From Connelly’s perspective, it is critical that employees of a lab get personally involved with sustainability efforts so that these initiatives resonate throughout an organization. “So many companies have big goals, they do power purchase agreements, but the employees working in the lab at the bench don't know what they can do,” he says. “The lab is … the heart of the industry. And if we can change people's minds and we can get them thinking about how to incorporate sustainability, we can influence things downstream.”
Slight temperature rise could have outsized effects
Another key finding from the report concludes that while the largest biotech and lab companies by revenue have established zero carbon goals and continue to reduce emissions, 90 percent of 91 public companies analyzed in the sector still do not have climate commitments aligned with a concept known as the “1.5 degrees Celsius world.”
That phrase derives from a theory developed by climate change scientists, according to an article in MIT News.
“To prevent worsening and potentially irreversible effects of climate change, the world’s average temperature should not exceed that of preindustrial times by more than 1.5 degrees Celsius (2.7 degrees Fahrenheit),” MIT News reported.
That range may not seem like a lot in terms of temperature, as most people would not even physically notice that type of shift on a given day. However, Kittner says there are significant ramifications associated with such temperature change for certain areas of the world, such as regions affected by extreme heat.
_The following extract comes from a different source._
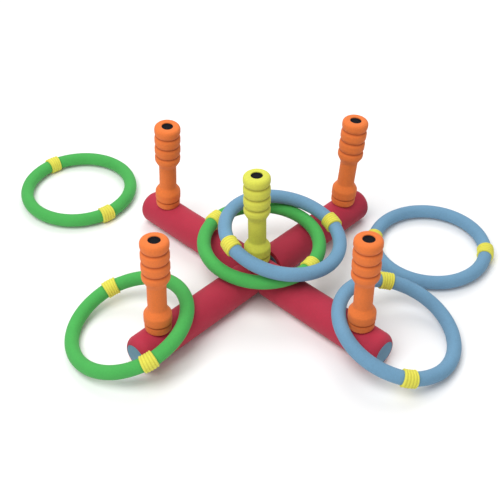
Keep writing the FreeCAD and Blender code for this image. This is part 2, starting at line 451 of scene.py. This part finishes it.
def lathe(name, outline, sides, dip=0.0, dip_scale=0.03, seed=0.0, crease_shade=None):
    """Turns a closed outline of (radius, height) about Z, with soft dips in its surface."""
    rows = []
    for radius, height in outline:
        row = []
        for side in range(sides):
            angle = 2 * math.pi * side / sides
            point = Vector((radius * math.cos(angle), radius * math.sin(angle), height))
            if dip and radius:
                shrink = unevenness(point + Vector((seed, 0, 0)), dip, dip_scale)
                point.xy *= 1 - shrink / radius
            row.append(point)
        rows.append(row)
    # each row's share of painted shade in creases and grooves
    crease_shades = None if crease_shade is None else [crease_shade(*point) for point in outline]
    return make_mesh(name, rows, crease_shades)


# ---------------------------------------------------------------- pegs

# heights up the grip and radii, in millimetres
GROOVES = (105.0, 124.0, 143.0)
FOOT_GROOVE = 14.0
GRIP_LENGTH = 159.0
HEAD = 20.6
FOOT = 19.6
COLLAR = 20.5
NECK = 14.0


def grip_outline():
    """The grip's outline: foot, collar, neck, and a head of rolls between creases."""
    collar_top, neck_start, neck_end, head_start = 29.5, 40.0, 82.0, 94.0
    groove_half_width, groove_depth, roll_fillet = 4.4, 2.7, 7.5
    corners = [
        (TUBE_RADIUS, 0.0, 0.0),
        (FOOT, 0.0, 4.8),
        (FOOT + 0.2, FOOT_GROOVE - 2.0, 2.0),
        (FOOT - 1.8, FOOT_GROOVE, 0.5),
        (COLLAR, FOOT_GROOVE + 2.4, 3.2),
        (COLLAR, collar_top, 6.0),
        (NECK, neck_start, 5.0),
        (NECK, neck_end, 9.0),
        (HEAD - 0.3, head_start, 5.0),
    ]
    for groove in GROOVES:
        corners += [
            (HEAD, groove - groove_half_width, roll_fillet),
            (HEAD - groove_depth, groove, 0.9),
            (HEAD, groove + groove_half_width, roll_fillet),
        ]
    corners += [
        (HEAD, GRIP_LENGTH, 8.0),
        (TUBE_RADIUS + 0.1, GRIP_LENGTH, 0.8),
        (TUBE_RADIUS, GRIP_LENGTH - 3, 0.5),
    ]
    return spaced(rounded(corners), 2.0 * MM)


def grip_groove_shade(radius, height):
    """The painted shade's share: strongest at the bottom of a groove, fading out over its soft
    lips.
    """
    strength, spread = 0.65, 1.7 * MM
    if radius < (TUBE_RADIUS + NECK) / 2 * MM:
        return 0.0
    nearest = min(abs(height - groove * MM) for groove in (*GROOVES, FOOT_GROOVE))
    return strength * math.exp(-((nearest / spread) ** 2))


def make_peg(peg):
    """A foam grip on a black tube, with a dished black cap in the tube's top."""
    place = peg_frame(peg)
    slot = "peg_yellow" if peg == "centre_peg" else "peg_orange"
    seed = PEGS.index(peg) * 0.7
    grip = lathe(
        f"{peg}_foam", grip_outline(), sides=112,
        dip=0.35 * MM, dip_scale=0.022, seed=seed, crease_shade=grip_groove_shade,
    )
    add_piece(f"{peg}_grip", grip, place, slot, peg)

    tube = into(place, points(f"{peg}_tube")) / MM
    outer = tube[:, 0].max()
    low, high = tube[:, 2].min(), tube[:, 2].max()
    wall = 1.6
    inner = outer - wall
    walls = [(inner, low, 0.5), (outer, low, 0.7), (outer, high, 0.4), (inner, high, 0.3)]
    pipe = lathe(f"{peg}_pipe", spaced(rounded(walls, 4), 10 * MM), sides=72)
    add_piece(f"{peg}_tube", pipe, place, "tube_black", peg)

    cap = into(place, points(f"{peg}_cap")) / MM
    wide, low, high = cap[:, 0].max(), cap[:, 2].min(), cap[:, 2].max()
    rim, dish = 1.4, 0.5
    plug = [
        (0.0, low, 0.0),
        (wide, low, 0.6),
        (wide, high, 0.5),
        (wide - rim, high, 0.4),
        (wide - rim - dish, high - dish, 0.4),
        (0.0, high - dish * 0.4, 0.0),
    ]
    disc = lathe(f"{peg}_plug", spaced(rounded(plug, 4), 3 * MM), sides=64)
    add_piece(f"{peg}_cap", disc, place, "tube_black", peg)


# ---------------------------------------------------------------- logs


def temporary(name, mesh, place=Matrix.Identity(4)):
    """An object that is only used for cutting, and removed afterwards."""
    block = bpy.data.objects.new(name, mesh)
    block.matrix_world = place
    bpy.context.collection.objects.link(block)
    return block


def peg_cutter(peg):
    """The hole for the peg's tube and the dent that its foot presses into the foam."""
    plugged_length = 22
    depth = plugged_length + CLEARANCE
    top = 12.0
    hole, dent = TUBE_RADIUS + CLEARANCE, FOOT + CLEARANCE
    corners = [
        (0.0, -depth, 0.0),
        (hole, -depth, 0.5),
        (hole, -CLEARANCE, 0.6),
        (dent, -CLEARANCE, 5.0),
        (dent + 0.8, top, 0.0),
        (0.0, top, 0.0),
    ]
    mesh = lathe(f"{peg}_hole", spaced(rounded(corners), 3 * MM), sides=72)
    return temporary(f"{peg}_cutter", mesh, peg_frame(peg))


def lap_cutter(log, radius, axis_height):
    """A block that takes away the half of a log where the other one crosses it."""
    gap = CLEARANCE / 2 * MM
    half = radius + 2 * gap
    over_the_logs = 0.1
    if log == "upper_log":
        low, high = -radius, axis_height + gap
    else:
        low, high = axis_height - gap, over_the_logs
    mesh = bpy.data.meshes.new(f"{log}_lap")
    block = bmesh.new()
    bmesh.ops.create_cube(block, size=1.0)
    block.to_mesh(mesh)
    block.free()
    place = (
        Matrix.Rotation(math.radians(LOG_HEADINGS[log]), 4, "Z")
        @ Matrix.Translation((0, 0, (low + high) / 2))
        @ Matrix.Diagonal((2 * half, 4 * half, high - low, 1))
    )
    mesh.transform(place)
    return temporary(f"{log}_lap_cutter", mesh)


def shoulder(core, radius):
    """The rounded end of the red foam, from the blue disc's rim out to the log's side."""
    length, bend = 13.5, 15.6
    start, end = Vector((core, 0)), Vector((radius, length))
    chord = end - start
    inward = Vector((-chord.y, chord.x)).normalized()
    hub = (start + end) / 2 + inward * math.sqrt(bend**2 - chord.length_squared / 4)
    first, last = (math.atan2(p.y - hub.y, p.x - hub.x) for p in (start, end))
    steps = 14
    angles = [first + (last - first) * step / steps for step in range(steps + 1)]
    return [hub + Vector((math.cos(angle), math.sin(angle))) * bend for angle in angles]


def carve(piece, tools):
    """Cuts the tools out of a piece and softens the edges that are left."""
    for tool in tools:
        boolean = piece.modifiers.new("cut", "BOOLEAN")
        boolean.operation = "DIFFERENCE"
        boolean.solver = "EXACT"
        boolean.object = tool
    edge_width, bevel_angle, sharp_angle = 0.5 * MM, math.radians(48), math.radians(38)
    edges = piece.modifiers.new("soft_edges", "BEVEL")
    edges.width = edge_width
    edges.segments = 2
    edges.limit_method = "ANGLE"
    edges.angle_limit = bevel_angle
    shown = piece.evaluated_get(bpy.context.evaluated_depsgraph_get())
    mesh = bpy.data.meshes.new_from_object(shown)
    mesh.set_sharp_from_angle(angle=sharp_angle)
    bpy.data.objects.remove(piece)
    return mesh


def make_log(log):
    """A red foam tube round a blue foam core, cut for the other log and for its pegs."""
    heading = Matrix.Rotation(math.radians(LOG_HEADINGS[log]), 4, "Z")
    along = into(heading, points(f"{log}_foam")) / MM
    radius = along[:, 1].max()
    length = np.ptp(along[:, 0])
    axis_height = along[:, 2].max() - radius
    core = into(heading, points(f"{log}_core"))[:, 1].max() / MM

    lay = (
        heading
        @ Matrix.Translation((-length / 2 * MM, 0, axis_height * MM))
        @ Matrix.Rotation(math.pi / 2, 4, "Y")
    )
    near = shoulder(core, radius)
    far = [Vector((point.x, length - point.y)) for point in reversed(near)]
    skin = spaced([point * MM for point in near + far], 2.5 * MM)
    seed = 3.0 + LOG_HEADINGS[log] * 0.01
    foam = lathe(f"{log}_skin", skin, sides=120, dip=0.3 * MM, dip_scale=0.03, seed=seed)
    blocks = [lap_cutter(log, radius * MM, axis_height * MM)]
    riders = [j["child"] for j in frame["joints"] if j["parent"] == log]
    blocks += [peg_cutter(peg) for peg in riders if peg in PEGS]

    inset = 0.25
    rim = [
        (0.0, inset, 0.0),
        (core - inset, inset, 0.6),
        (core - inset, length - inset, 0.6),
        (0.0, length - inset, 0.0),
    ]
    heart = lathe(f"{log}_heart", spaced(rounded(rim), 3 * MM), sides=96)
    for mesh in (foam, heart):
        mesh.transform(lay)
    # the flat that the log stands on
    for vertex in foam.vertices:
        vertex.co.z = max(vertex.co.z, 0.0)

    for part, mesh, slot in (("foam", foam, "log_red"), ("core", heart, "core_blue")):
        carved = carve(temporary(f"{log}_{part}_blank", mesh), blocks)
        add_piece(f"{log}_{part}", carved, Matrix.Identity(4), slot, log)
    for block in blocks:
        bpy.data.objects.remove(block)


# ---------------------------------------------------------------- rings


def ring_mesh(name, outline, radius, sides, dip, seed, crease_shade):
    """Sweeps round sections along the ring; the outline is a closed list of (angle, radius).

    The ring reaches out a little at its two joints, where the joiner keeps it straight.
    """
    peak, peak_width, dip_scale = 0.8 * MM, 10, 0.02
    rows = []
    for angle, section in outline:
        off = math.degrees(angle) % 180
        off = min(off, 180 - off)
        reach = radius + peak * math.exp(-((off / peak_width) ** 2)) - peak / 4
        turned = Matrix.Rotation(angle, 3, "Z")
        row = []
        for side in range(sides):
            around = 2 * math.pi * side / sides
            across = Vector((math.cos(around), 0, math.sin(around)))
            point = turned @ (across * section + Vector((reach, 0, 0)))
            shrink = unevenness(point + Vector((0, 0, seed)), dip, dip_scale)
            row.append(point - turned @ across * shrink)
        rows.append(row)
    # each station's share of painted shade, beside the sleeves or in the rib valleys
    return make_mesh(name, rows, [crease_shade(*station) for station in outline])


def make_foam_tube(ring, letter, place, sizes, start, seed):
    """Half of the ring's foam, pinched a little where the sleeves hold it."""
    radius, foam, bore, sleeve_half = sizes
    gap = math.radians(0.5)
    count = 130
    pinch, pinch_length = 0.35 * MM, math.radians(1.6)
    # painted shade beside each sleeve, where the sleeve would shade the foam
    shade, shade_length, shade_start = 0.55, math.radians(0.7), -0.03

    def section(angle):
        """The foam's thickness, eased down to its pinch under the sleeves."""
        off = min(angle, math.pi - angle)
        share = (off - sleeve_half) / pinch_length
        ease = min(max(share + 0.5, 0), 1)
        return foam - pinch * (1 - ease * ease * (3 - 2 * ease))

    def sleeve_edge_shade(angle, section_radius):
        """The painted shade's share, in a thin line beside each sleeve."""
        off = (angle - start) % math.pi
        off = min(off, math.pi - off)
        outside = off - sleeve_half
        if section_radius < bore * 1.1 or outside < shade_start:
            return 0.0
        return shade * math.exp(-((outside / shade_length) ** 2))

    angles = [gap + (math.pi - 2 * gap) * step / count for step in range(count + 1)]
    outline = [(start + angle, section(angle)) for angle in angles]
    outline += [(start + angle, bore) for angle in reversed(angles)]
    mesh = ring_mesh(f"{ring}_tube_{letter}", outline, radius, 64, 0.25 * MM, seed, sleeve_edge_shade)
    slot = "ring_green" if "green" in ring else "ring_blue"
    add_piece(f"{ring}_foam_{letter}", mesh, place, slot, ring)


def make_sleeve(ring, letter, place, sizes, crest, at, seed):
    """A ribbed sleeve: five round ribs, and ends that curl down to the foam."""
    radius, foam, _, half = sizes
    ribs = 5
    rib_depth, overlap = 0.85 * MM, 0.3 * MM
    valley = crest - rib_depth
    bore = foam - overlap
    end_rib = math.radians(1.1)
    pitch = (2 * half - 2 * end_rib) / (ribs - 1)
    count = 84

    def wave(angle):
        """From 0 in a valley to 1 on a rib."""
        return 0.5 + 0.5 * math.cos(2 * math.pi * (angle + half - end_rib) / pitch)

    def section(angle):
        """The sleeve's thickness: the ribs, curling down at both ends."""
        rib = valley + (crest - valley) * wave(angle) ** 0.6
        inside = min((half - abs(angle)) / end_rib, 1)
        return bore + (rib - bore) * math.sqrt(1 - (1 - inside) ** 2)

    def valley_shade(angle, section_radius):
        """The painted shade's share, in the valleys between the ribs."""
        at_end = half - abs(angle - at) <= end_rib
        if section_radius <= bore or at_end:
            return 0.0
        return 0.5 * (1 - wave(angle - at)) ** 4

    steps = [2 * step / count - 1 for step in range(count + 1)]
    angles = [half * math.sin(math.pi / 2 * step) for step in steps]
    outline = [(at + angle, section(angle)) for angle in angles]
    outline += [(at + angle, bore) for angle in reversed(angles[1:-1])]
    name = f"{ring}_collar_{letter}"
    mesh = ring_mesh(name, outline, radius, 72, 0.15 * MM, seed, valley_shade)
    add_piece(f"{ring}_sleeve_{letter}", mesh, place, "sleeve_yellow", ring)


def make_ring(ring):
    """Two half rings of foam and the sleeves over their joints; the hoop inside stays."""
    place = ring_frame(ring)
    foam = into(place, points(f"{ring}_foam_a"))
    sleeve = into(place, points(f"{ring}_sleeve_a"))
    hoop = into(place, points(f"{ring}_hoop"))
    foam_radius = np.ptp(foam[:, 2]) / 2
    radius = foam[:, 1].max() - foam_radius
    bore = np.ptp(hoop[:, 2]) / 2 + 0.1 * MM
    crest = np.ptp(sleeve[:, 2]) / 2
    half = np.arctan2(sleeve[:, 1], sleeve[:, 0]).max()
    sizes = (radius, foam_radius, bore, half)
    seed = 1.0 + RINGS.index(ring) * 0.5
    for letter, start in (("a", 0.0), ("b", math.pi)):
        make_foam_tube(ring, letter, place, sizes, start, seed)
        make_sleeve(ring, letter, place, sizes, crest, start, seed + start)
    for inner in ("hoop", "joiner"):
        node = frame["nodes"][f"{ring}_{inner}"]
        node.data.materials.clear()
        node.data.materials.append(MATERIALS["hoop_grey"])


# ---------------------------------------------------------------- the set

make_camera()
make_stage()
MATERIALS = make_materials()
for log in LOG_HEADINGS:
    make_log(log)
for peg in PEGS:
    make_peg(peg)
for ring in RINGS:
    make_ring(ring)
“Even a few extra degrees over the long term can make a big difference in places where temperatures are already at 120 degrees Fahrenheit or more,” he adds. “That's causing a lot of risks, especially for elderly people and others.”
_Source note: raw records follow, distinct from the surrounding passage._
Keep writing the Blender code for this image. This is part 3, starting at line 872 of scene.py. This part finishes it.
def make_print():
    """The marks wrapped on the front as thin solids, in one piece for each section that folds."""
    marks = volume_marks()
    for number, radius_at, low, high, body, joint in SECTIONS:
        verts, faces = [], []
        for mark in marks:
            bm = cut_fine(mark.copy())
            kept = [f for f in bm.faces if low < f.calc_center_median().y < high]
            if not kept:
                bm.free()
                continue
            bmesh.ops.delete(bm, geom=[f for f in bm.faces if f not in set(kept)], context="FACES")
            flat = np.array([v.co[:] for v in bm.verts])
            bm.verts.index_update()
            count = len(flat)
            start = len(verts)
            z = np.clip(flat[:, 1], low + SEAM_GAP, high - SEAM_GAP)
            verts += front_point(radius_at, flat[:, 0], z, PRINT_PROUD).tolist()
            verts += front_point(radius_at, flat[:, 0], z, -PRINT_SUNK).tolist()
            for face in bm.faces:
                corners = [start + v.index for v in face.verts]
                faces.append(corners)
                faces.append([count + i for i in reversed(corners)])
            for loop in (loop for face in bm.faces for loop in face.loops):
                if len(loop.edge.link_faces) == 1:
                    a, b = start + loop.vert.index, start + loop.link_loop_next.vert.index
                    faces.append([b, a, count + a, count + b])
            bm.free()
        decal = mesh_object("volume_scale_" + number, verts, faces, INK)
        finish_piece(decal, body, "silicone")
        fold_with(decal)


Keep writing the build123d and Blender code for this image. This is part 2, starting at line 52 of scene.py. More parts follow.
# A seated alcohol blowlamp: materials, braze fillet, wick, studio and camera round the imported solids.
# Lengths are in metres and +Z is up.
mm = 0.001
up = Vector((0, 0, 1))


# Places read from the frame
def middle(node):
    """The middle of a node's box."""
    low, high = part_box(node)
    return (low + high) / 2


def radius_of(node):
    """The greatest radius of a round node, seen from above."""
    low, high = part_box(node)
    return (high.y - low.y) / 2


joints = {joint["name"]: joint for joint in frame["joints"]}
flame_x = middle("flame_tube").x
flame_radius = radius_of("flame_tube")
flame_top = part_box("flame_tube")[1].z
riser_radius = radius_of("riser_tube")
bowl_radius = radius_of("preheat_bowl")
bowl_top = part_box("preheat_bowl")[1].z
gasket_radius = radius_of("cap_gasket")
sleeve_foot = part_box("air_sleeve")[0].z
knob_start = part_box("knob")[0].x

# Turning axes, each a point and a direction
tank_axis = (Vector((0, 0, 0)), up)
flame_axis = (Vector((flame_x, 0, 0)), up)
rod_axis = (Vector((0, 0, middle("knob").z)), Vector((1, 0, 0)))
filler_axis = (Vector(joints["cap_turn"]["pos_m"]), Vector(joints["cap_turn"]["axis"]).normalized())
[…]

My Green Lab’s findings provide an opportunity for sustainability-minded lab leaders to review carbon emission activities. Across the biotech and pharma industry, carbon impact has risen and some of that increase can be attributed to Scope 3 emissions tied to a lab’s supply chain agreements. Aside from auditing internal carbon emissions, labs should also explore how supply chain partners are handling their carbon footprints.